Life in the desert is rough. The primary focus is not to thrive and flourish like it is in other more welcoming places. The focus is to do your best to not die. The plants and animals here have done some amazing stuff to make sure they meet their goal. Most of them look like they were pulled out of a sci-fi movie.
There is a certain species of yucca plant here (pictured above) that for most of its life does its yucca thang and just chills and makes new leaves and smokes bud with all the other yuccas and is just “waitin’ for somethin’ to happen, man, ya know?” And then, once in its life, it gets horny. And it has the most magnificent boner. In the spring, in a matter of two months or so, it shoots up a stalk that is a good twelve feet high. And it is as thick and as firm as an aspen tree. Think about that. Most trees take years to get to that point, but the yucca does it in one desperate moment to get its groove on. And the flowers that then sprout from it don’t look like they were created on this planet. Quite frankly, it’s surreal to witness one of these things in actuality, because it doesn’t seem like it can exist the way it does. And everything down here is like that. It kind of makes sense why the people would be so fudgeed up, thinking about it.

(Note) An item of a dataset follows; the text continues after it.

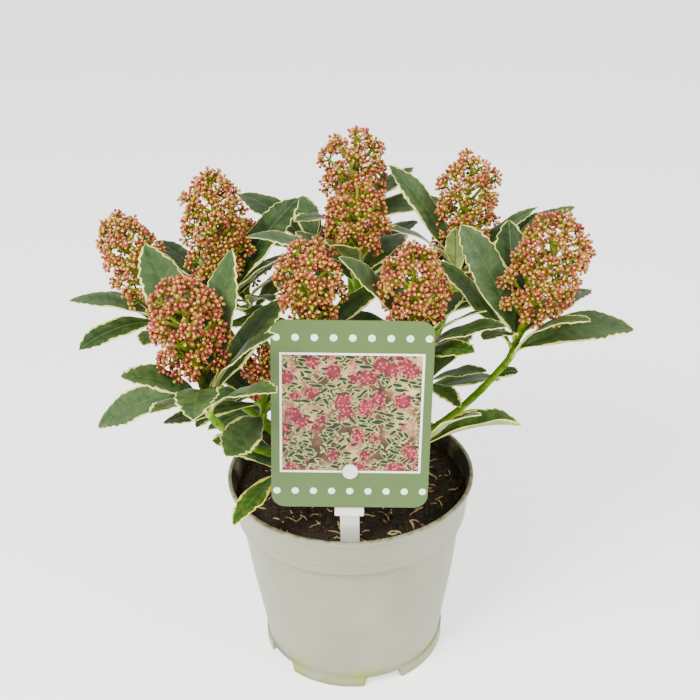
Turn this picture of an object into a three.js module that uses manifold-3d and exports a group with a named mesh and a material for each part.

Now if you come from LA or New York or some other bustling frickin metropolis, I’m sure you probably read this rolling your eyes, thinking snidely that your city is ten times crazier. But fudge you. You haven’t seen this place. There’s just something… off about it. It’s subtle and if you don’t pay attention you’ll dismiss it like every other snob. New Mexico’s called the Land of Enchantment, and whoever came up with that didn’t just do a lot of peyote. In addition to all the peyote, they noticed something about this place. That it’s kind of fudgeed up. It’s like some strange time warp, and when you get here you might sit down and stare into space and before you know it twenty years have gone by. And then you leave. And you’ll never quite remember what happened.
Come see Albuquerque. Take a look at insanity as it was meant to be.